One of the posts above asked for clarification regarding faculty reductions. I am happy to provide some additional details after each item:

returning vacant lines (1) – staff position
resignations (2) – both tenure track
retirements (1) – tenure track
cost shifting positions to non-recurring funds (8) – all non-tenure track and staff
layoffs (4) combination of staff, non-tenure track, and tenure track

Mar 23, 2009

Dear Dean,

I have a question about Ed. Psychology program.
As most people in the educational field agreed, educational psychology area provides basic-level research for other majors in the educational field. How College of Education of UF would stand out as a top research-orientated education school nationwide, if it did not even have such an important major?

Mar 23, 2009

Questions and comments about the rationale for the closure of the Educational Psychology program were posted on March 5, March 20, and March 21. Why have NONE of these questions/comments received a response?

Mar 23, 2009

As an alternative to eliminating the entire educational psychology program and laying off faculty members, have you considered reducing the number of undergraduate courses designed primarily for students in other colleges? The College of Engineering did this last year as part of their budget reduction plan.

Mar 24, 2009

That’s great news about the budget cut not eliminating the undergradute program. When will prospective Fall ’09 transfers, into either of these two programs offered by the COE, find out if he/she is accepted? Applications were due March 1st. Is the COE Admissions Committee waiting until the final budget cut plan is submitted Monday, March 30th?

Mar 24, 2009

In response to my email soliciting questions for the meeting this morning, I received this one, which I quote below:

“I want to know, as part of the budget discussion, how many funds are required for HHMI and how much external funding is being generated to match the input of funds from our college? I especially want to know how much of this work is resulting in external funding for research.”

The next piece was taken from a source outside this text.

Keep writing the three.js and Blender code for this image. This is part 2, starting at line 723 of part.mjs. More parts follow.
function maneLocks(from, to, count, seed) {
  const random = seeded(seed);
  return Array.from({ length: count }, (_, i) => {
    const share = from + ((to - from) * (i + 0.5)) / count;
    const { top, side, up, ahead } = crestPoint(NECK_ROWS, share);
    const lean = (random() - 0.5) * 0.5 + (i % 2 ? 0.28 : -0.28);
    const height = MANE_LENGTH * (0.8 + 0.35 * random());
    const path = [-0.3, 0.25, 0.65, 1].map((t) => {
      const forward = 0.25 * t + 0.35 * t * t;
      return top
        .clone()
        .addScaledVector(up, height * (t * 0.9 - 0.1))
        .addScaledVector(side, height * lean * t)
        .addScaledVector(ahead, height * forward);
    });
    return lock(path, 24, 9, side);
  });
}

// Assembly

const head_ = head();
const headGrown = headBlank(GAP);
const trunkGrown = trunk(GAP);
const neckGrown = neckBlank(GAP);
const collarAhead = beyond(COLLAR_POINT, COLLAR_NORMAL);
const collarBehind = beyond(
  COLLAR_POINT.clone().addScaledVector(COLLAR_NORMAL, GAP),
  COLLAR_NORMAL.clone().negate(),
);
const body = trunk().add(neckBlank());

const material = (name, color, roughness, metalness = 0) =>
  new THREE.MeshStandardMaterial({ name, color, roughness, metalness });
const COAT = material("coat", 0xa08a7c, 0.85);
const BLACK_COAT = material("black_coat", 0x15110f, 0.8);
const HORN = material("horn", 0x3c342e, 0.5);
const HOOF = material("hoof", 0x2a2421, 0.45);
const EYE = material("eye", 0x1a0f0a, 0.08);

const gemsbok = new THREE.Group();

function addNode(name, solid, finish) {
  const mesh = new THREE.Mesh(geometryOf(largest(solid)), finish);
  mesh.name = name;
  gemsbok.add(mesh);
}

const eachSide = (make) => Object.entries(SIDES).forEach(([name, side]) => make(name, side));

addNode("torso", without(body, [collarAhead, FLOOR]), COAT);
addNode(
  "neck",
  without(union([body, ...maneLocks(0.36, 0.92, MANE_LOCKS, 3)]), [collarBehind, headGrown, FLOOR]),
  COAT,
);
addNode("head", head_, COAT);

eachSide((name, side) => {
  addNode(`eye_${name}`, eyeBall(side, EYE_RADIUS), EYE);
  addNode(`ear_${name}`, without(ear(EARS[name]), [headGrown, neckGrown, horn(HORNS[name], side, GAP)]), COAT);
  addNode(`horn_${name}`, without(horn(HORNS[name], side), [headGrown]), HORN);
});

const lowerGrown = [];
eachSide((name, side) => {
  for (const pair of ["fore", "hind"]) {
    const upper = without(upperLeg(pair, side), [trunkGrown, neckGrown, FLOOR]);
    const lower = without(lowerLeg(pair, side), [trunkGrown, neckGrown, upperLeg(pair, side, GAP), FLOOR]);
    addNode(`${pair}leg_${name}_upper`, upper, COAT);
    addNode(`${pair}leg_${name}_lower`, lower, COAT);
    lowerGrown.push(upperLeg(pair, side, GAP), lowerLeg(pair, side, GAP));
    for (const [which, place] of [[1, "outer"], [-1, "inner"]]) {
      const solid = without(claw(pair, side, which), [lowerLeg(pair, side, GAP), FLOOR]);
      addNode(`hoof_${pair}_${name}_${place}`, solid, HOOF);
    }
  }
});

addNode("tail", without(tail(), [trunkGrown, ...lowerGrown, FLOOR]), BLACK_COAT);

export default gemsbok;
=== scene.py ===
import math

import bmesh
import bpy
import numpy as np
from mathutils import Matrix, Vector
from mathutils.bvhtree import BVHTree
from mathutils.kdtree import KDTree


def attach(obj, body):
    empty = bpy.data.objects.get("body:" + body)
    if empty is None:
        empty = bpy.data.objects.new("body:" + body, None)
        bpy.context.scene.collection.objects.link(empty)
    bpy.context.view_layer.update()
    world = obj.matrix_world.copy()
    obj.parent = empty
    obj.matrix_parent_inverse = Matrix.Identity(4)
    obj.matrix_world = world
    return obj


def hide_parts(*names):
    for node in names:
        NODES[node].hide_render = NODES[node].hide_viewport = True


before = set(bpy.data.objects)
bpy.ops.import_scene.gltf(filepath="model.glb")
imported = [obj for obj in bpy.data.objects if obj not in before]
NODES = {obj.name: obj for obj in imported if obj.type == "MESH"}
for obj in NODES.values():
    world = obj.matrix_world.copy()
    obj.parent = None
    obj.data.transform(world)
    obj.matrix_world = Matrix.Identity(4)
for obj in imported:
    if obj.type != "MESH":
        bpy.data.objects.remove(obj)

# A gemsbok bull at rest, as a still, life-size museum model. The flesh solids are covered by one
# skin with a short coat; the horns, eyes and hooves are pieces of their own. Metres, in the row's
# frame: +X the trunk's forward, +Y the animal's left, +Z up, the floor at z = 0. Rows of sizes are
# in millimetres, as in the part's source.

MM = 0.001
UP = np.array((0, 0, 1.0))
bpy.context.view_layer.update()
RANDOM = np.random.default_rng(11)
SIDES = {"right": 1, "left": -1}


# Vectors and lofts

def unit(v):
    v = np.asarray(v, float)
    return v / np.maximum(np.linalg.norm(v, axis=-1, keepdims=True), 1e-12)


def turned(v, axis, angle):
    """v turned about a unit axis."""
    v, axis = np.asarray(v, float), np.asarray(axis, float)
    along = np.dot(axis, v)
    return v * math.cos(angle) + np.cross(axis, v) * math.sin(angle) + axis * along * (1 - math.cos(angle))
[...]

When I asked the question at the meeting this morning, Tom, you couldn’t answer because you didn’t have the pertinent information at hand (and neither did Marcia). I’m posting the question to remind you to reply. Thanks.

Paul Sindelar

Mar 26, 2009

I do not find support to maintain the undergraduate education program and and am concerned that there has been a shift in the original direction that suggested closing it. Can the STL faculty provide studies that indicate that a five-year teacher is superior to a four-year teacher?

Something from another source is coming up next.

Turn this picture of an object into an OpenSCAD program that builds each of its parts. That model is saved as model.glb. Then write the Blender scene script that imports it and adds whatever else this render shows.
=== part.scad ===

To support the nation’s infrastructure, I believe that the full support is warranted in making the college a graduate-only program. As the flagship university, it is long overdue that UF make graduate education a priority and leave undergraduate education to regional institutions.

Mar 26, 2009

In the interests of transparency I would like for the Dean to address what the plans are should the COE face a cut of less than 10%. I know several other colleges have presented tiered budget cut plans – in CLAS the plan actually goes roughly 1% percent at a time. The COE plan only specifies what happens if the full ten percent is cut. What happens if the COE is required to only make a 3% cut? 5%? 7-8%? I am confident that the Dean has wisely prepared for those contingencies and I think the faculty and students of the college would appreciate knowing what they administration’s budget priorities are.

Mar 29, 2009

The College Administration was short-sighted last year when it closed Social Foundations. A Social Foundations program, with its focus on history, philosophy, and social forces is an important part of a College of Education and can be a vibrant and nationally prominent program with a relatively small number of faculty members. The College Administration is being equally short-sighted this year by closing Educational Psychology. An Educational Psychology program, with its focus on psychological functioning of individuals and groups and how this functioning influences the processes and outcomes of education, is also an important part of a College of Education and can be effective with relatively few faculty members.

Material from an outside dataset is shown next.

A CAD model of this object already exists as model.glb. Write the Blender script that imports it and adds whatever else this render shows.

The College Administration argues that it cannot support all programs. That may be true in the short run. But the current recession will end and more support will flow into the University. At that time, the next administration of the College will be scratching its head and wondering why Educational Psychology and Social Foundations were closed in reaction to short-term financial problems. If, as expected, the College moves to a greater emphasis on graduate education, the Social Foundations and Educational Psychology program will be conspicuously absent in the College.

The College Administration is being particularly short-sighted in regard to a layoff of a faculty member in Educational Psychology. Although non-tenured, that faculty member has four PhD students who should finish in the next two to three years. The faculty member’s research program is such that a graduation rate of between 1 to 2 students per year is likely. The Dean has asked for alternatives to her plan. The Dean knows full well that there are budget alternatives to the layoff of a tenure-stream faculty member.

The College Administration also does not seem to know the history of the College. In the 70s, Counselor Education was almost dead, but under Joe Wittmer’s leadership and hard work by several generations of faculty members Counselor Education became a top-ranked program nationally. In the late 80s School Psychology was almost dead but with support by the Department of Foundations of Education and the Department of Educational Psychology became a strong program. Educational Psychology has already begun its resurgence. After years in which Deans almost never replaced faculty members in Educational Psychology, the millennium brought in two new faculty members. The program is getting more applicants than in past years, has been active in seeking grants funds, and has a substantial number of undergraduate courses that it can use to support graduate students. Do not close Educational Psychology and work to reestablish Social Foundations.

Mar 31, 2009

Despite the corrections made in the official communication about the budget cuts in the main COE website regarding the Higher Education Administration Program, there is a wide perception that this program will be eliminated outside the college and among students. This perception is very detrimental for the program. I think the Dean should reach out and announce outside the college what are the real intentions about this program. Thanks.

Apr 07, 2009

The reduction plan posted on 4/20 shows 436K devoted to non-tenure track faculty for 2009-2010. Please tell us how much of these funds is used to support faculty in the each of teh following roles: (1) work in a college support office and (2) work in a department or school, broken down by the following categories: (a) distance education, (b) grant research and/or administration, (c) department or academic program administration, (d) on campus teaching.